• _Set problem_
Give back the whole listing exactly as shown.

• _Information shown_
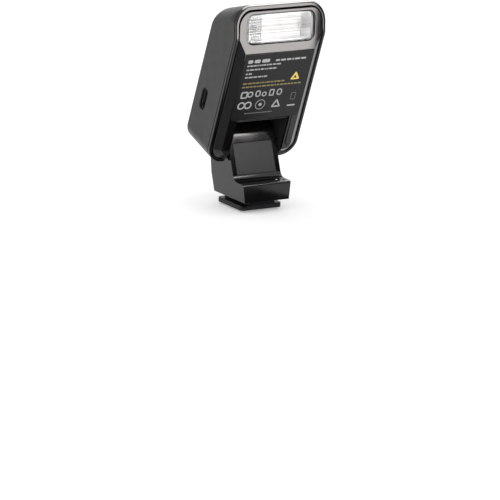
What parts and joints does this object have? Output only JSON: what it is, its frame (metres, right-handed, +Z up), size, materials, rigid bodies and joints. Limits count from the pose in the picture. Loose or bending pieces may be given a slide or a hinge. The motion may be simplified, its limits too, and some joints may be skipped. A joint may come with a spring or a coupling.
{
  "type": "speedlight flash",
  "caption": "Small folding on-camera flash: slab lamp head with an inclined lens over a label panel, hinged to a leaning neck with a square toe and a hot-shoe foot.",
  "frame": {"origin": "centre of the shoe foot's sole", "axes": "+Z up out of the camera's shoe, -Y towards the subject (the lens side), +X to the right as the subject sees the flash"},
  "size_m": [0.0406, 0.0367, 0.0839],
  "materials": {
    "satin_shell": "satin moulded plastic",
    "gloss_black": "polished black plastic",
    "matte_black": "fine matte plastic",
    "panel_grey": "satin dark grey panel",
    "label_film": "printed film, matte",
    "lens_clear": "clear moulded lens with ribs",
    "lamp_glass": "clear lamp tube",
    "reflector_silver": "bright vacuum-coated reflector",
    "steel": "plated steel",
    "brass": "gold-plated brass",
    "foot_metal": "black-plated metal foot",
    "circuit_board": "green solder mask",
    "battery_wrap": "pouch cell in grey wrap",
    "capacitor_sleeve": "shrink sleeve",
    "copper_coil": "varnished copper winding",
    "button_rubber": "soft-touch black",
    "indicator": "smoked light window"
  },
  "bodies": {
    "base": {"shoe_foot": "foot_metal", "foot_screw_1": "steel", "foot_screw_2": "steel", "foot_screw_3": "steel", "foot_screw_4": "steel", "base_plate": "matte_black", "contact_board": "circuit_board", "neck_body": "gloss_black", "toe_pin": "steel", "neck_front_panel": "panel_grey", "hinge_pin": "steel", "hinge_washer_left": "brass", "hinge_washer_right": "brass", "hinge_spring_washer": "steel", "hinge_nut": "steel"},
    "head": {"hinge_bush_left": "brass", "hinge_bush_right": "brass", "hinge_bracket": "matte_black", "head_shell": "satin_shell", "front_rim": "gloss_black", "front_fascia": "gloss_black", "label_plate": "label_film", "lens_window": "lens_clear", "reflector": "reflector_silver", "flash_tube": "lamp_glass", "tube_electrode_left": "steel", "tube_electrode_right": "steel", "main_board": "circuit_board", "usb_socket": "steel", "battery_pack": "battery_wrap", "charge_transformer": "copper_coil", "main_capacitor": "capacitor_sleeve", "trigger_coil": "copper_coil", "rear_cover": "matte_black", "rear_screw_1": "steel", "rear_screw_2": "steel", "rear_screw_3": "steel", "rear_screw_4": "steel", "mode_tact_switch": "steel", "minus_tact_switch": "steel", "plus_tact_switch": "steel", "test_tact_switch": "steel", "indicator_window": "indicator"},
    "contact_pin_1": {"contact_pin_1": "brass"},
    "contact_pin_2": {"contact_pin_2": "brass"},
    "contact_pin_3": {"contact_pin_3": "brass"},
    "contact_pin_4": {"contact_pin_4": "brass"},
    "contact_pin_5": {"contact_pin_5": "brass"},
    "mode_button": {"mode_button": "button_rubber"},
    "minus_button": {"minus_button": "button_rubber"},
    "plus_button": {"plus_button": "button_rubber"},
    "test_button": {"test_button": "button_rubber"},
    "power_switch": {"power_switch": "button_rubber"}
  },
  "joints": [
    {"name": "head_tilt", "type": "hinge", "parent": "base", "child": "head", "pos_m": [0, 0.0071, 0.02528], "axis": [1, 0, 0], "range_deg": [-32, 70]},
    {"name": "mode_press", "type": "slide", "parent": "head", "child": "mode_button", "axis": [0, -0.9397, -0.342], "range_m": [0, 0.0004], "stiffness_N_per_m": 200},
    {"name": "minus_press", "type": "slide", "parent": "head", "child": "minus_button", "axis": [0, -0.9397, -0.342], "range_m": [0, 0.0004], "stiffness_N_per_m": 200},
    {"name": "plus_press", "type": "slide", "parent": "head", "child": "plus_button", "axis": [0, -0.9397, -0.342], "range_m": [0, 0.0004], "stiffness_N_per_m": 200},
    {"name": "test_press", "type": "slide", "parent": "head", "child": "test_button", "axis": [0, -0.9397, -0.342], "range_m": [0, 0.0004], "stiffness_N_per_m": 200},
    {"name": "power_slide", "type": "slide", "parent": "head", "child": "power_switch", "axis": [1, 0, 0], "range_m": [0, 0.003]},
    {"name": "contact_press_1", "type": "slide", "parent": "base", "child": "contact_pin_1", "axis": [0, 0, 1], "range_m": [0, 0.0005], "stiffness_N_per_m": 200},
    {"name": "contact_press_2", "type": "slide", "parent": "base", "child": "contact_pin_2", "axis": [0, 0, 1], "range_m": [0, 0.0005], "stiffness_N_per_m": 200},
    {"name": "contact_press_3", "type": "slide", "parent": "base", "child": "contact_pin_3", "axis": [0, 0, 1], "range_m": [0, 0.0005], "stiffness_N_per_m": 200},
    {"name": "contact_press_4", "type": "slide", "parent": "base", "child": "contact_pin_4", "axis": [0, 0, 1], "range_m": [0, 0.0005], "stiffness_N_per_m": 200},
    {"name": "contact_press_5", "type": "slide", "parent": "base", "child": "contact_pin_5", "axis": [0, 0, 1], "range_m": [0, 0.0005], "stiffness_N_per_m": 200}
  ]
}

• _Answer to the exercise_
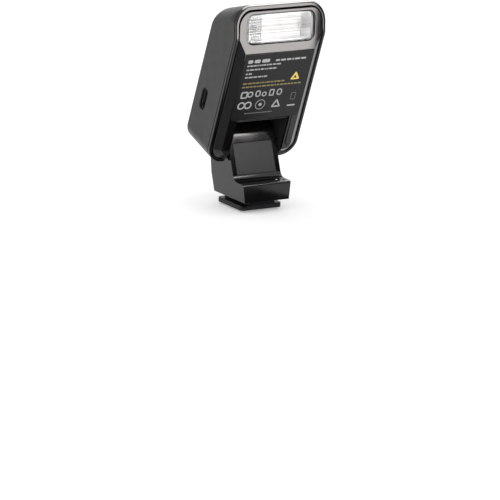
What parts and joints does this object have? Output only JSON: what it is, its frame (metres, right-handed, +Z up), size, materials, rigid bodies and joints. Limits count from the pose in the picture. Loose or bending pieces may be given a slide or a hinge. The motion may be simplified, its limits too, and some joints may be skipped. A joint may come with a spring or a coupling.
{
  "type": "speedlight flash",
  "caption": "Small folding on-camera flash: slab lamp head with an inclined lens over a label panel, hinged to a leaning neck with a square toe and a hot-shoe foot.",
  "frame": {"origin": "centre of the shoe foot's sole", "axes": "+Z up out of the camera's shoe, -Y towards the subject (the lens side), +X to the right as the subject sees the flash"},
  "size_m": [0.0406, 0.0367, 0.0839],
  "materials": {
    "satin_shell": "satin moulded plastic",
    "gloss_black": "polished black plastic",
    "matte_black": "fine matte plastic",
    "panel_grey": "satin dark grey panel",
    "label_film": "printed film, matte",
    "lens_clear": "clear moulded lens with ribs",
    "lamp_glass": "clear lamp tube",
    "reflector_silver": "bright vacuum-coated reflector",
    "steel": "plated steel",
    "brass": "gold-plated brass",
    "foot_metal": "black-plated metal foot",
    "circuit_board": "green solder mask",
    "battery_wrap": "pouch cell in grey wrap",
    "capacitor_sleeve": "shrink sleeve",
    "copper_coil": "varnished copper winding",
    "button_rubber": "soft-touch black",
    "indicator": "smoked light window"
  },
  "bodies": {
    "base": {"shoe_foot": "foot_metal", "foot_screw_1": "steel", "foot_screw_2": "steel", "foot_screw_3": "steel", "foot_screw_4": "steel", "base_plate": "matte_black", "contact_board": "circuit_board", "neck_body": "gloss_black", "toe_pin": "steel", "neck_front_panel": "panel_grey", "hinge_pin": "steel", "hinge_washer_left": "brass", "hinge_washer_right": "brass", "hinge_spring_washer": "steel", "hinge_nut": "steel"},
    "head": {"hinge_bush_left": "brass", "hinge_bush_right": "brass", "hinge_bracket": "matte_black", "head_shell": "satin_shell", "front_rim": "gloss_black", "front_fascia": "gloss_black", "label_plate": "label_film", "lens_window": "lens_clear", "reflector": "reflector_silver", "flash_tube": "lamp_glass", "tube_electrode_left": "steel", "tube_electrode_right": "steel", "main_board": "circuit_board", "usb_socket": "steel", "battery_pack": "battery_wrap", "charge_transformer": "copper_coil", "main_capacitor": "capacitor_sleeve", "trigger_coil": "copper_coil", "rear_cover": "matte_black", "rear_screw_1": "steel", "rear_screw_2": "steel", "rear_screw_3": "steel", "rear_screw_4": "steel", "mode_tact_switch": "steel", "minus_tact_switch": "steel", "plus_tact_switch": "steel", "test_tact_switch": "steel", "indicator_window": "indicator"},
    "contact_pin_1": {"contact_pin_1": "brass"},
    "contact_pin_2": {"contact_pin_2": "brass"},
    "contact_pin_3": {"contact_pin_3": "brass"},
    "contact_pin_4": {"contact_pin_4": "brass"},
    "contact_pin_5": {"contact_pin_5": "brass"},
    "mode_button": {"mode_button": "button_rubber"},
    "minus_button": {"minus_button": "button_rubber"},
    "plus_button": {"plus_button": "button_rubber"},
    "test_button": {"test_button": "button_rubber"},
    "power_switch": {"power_switch": "button_rubber"}
  },
  "joints": [
    {"name": "head_tilt", "type": "hinge", "parent": "base", "child": "head", "pos_m": [0, 0.0071, 0.02528], "axis": [1, 0, 0], "range_deg": [-32, 70]},
    {"name": "mode_press", "type": "slide", "parent": "head", "child": "mode_button", "axis": [0, -0.9397, -0.342], "range_m": [0, 0.0004], "stiffness_N_per_m": 200},
    {"name": "minus_press", "type": "slide", "parent": "head", "child": "minus_button", "axis": [0, -0.9397, -0.342], "range_m": [0, 0.0004], "stiffness_N_per_m": 200},
    {"name": "plus_press", "type": "slide", "parent": "head", "child": "plus_button", "axis": [0, -0.9397, -0.342], "range_m": [0, 0.0004], "stiffness_N_per_m": 200},
    {"name": "test_press", "type": "slide", "parent": "head", "child": "test_button", "axis": [0, -0.9397, -0.342], "range_m": [0, 0.0004], "stiffness_N_per_m": 200},
    {"name": "power_slide", "type": "slide", "parent": "head", "child": "power_switch", "axis": [1, 0, 0], "range_m": [0, 0.003]},
    {"name": "contact_press_1", "type": "slide", "parent": "base", "child": "contact_pin_1", "axis": [0, 0, 1], "range_m": [0, 0.0005], "stiffness_N_per_m": 200},
    {"name": "contact_press_2", "type": "slide", "parent": "base", "child": "contact_pin_2", "axis": [0, 0, 1], "range_m": [0, 0.0005], "stiffness_N_per_m": 200},
    {"name": "contact_press_3", "type": "slide", "parent": "base", "child": "contact_pin_3", "axis": [0, 0, 1], "range_m": [0, 0.0005], "stiffness_N_per_m": 200},
    {"name": "contact_press_4", "type": "slide", "parent": "base", "child": "contact_pin_4", "axis": [0, 0, 1], "range_m": [0, 0.0005], "stiffness_N_per_m": 200},
    {"name": "contact_press_5", "type": "slide", "parent": "base", "child": "contact_pin_5", "axis": [0, 0, 1], "range_m": [0, 0.0005], "stiffness_N_per_m": 200}
  ]
}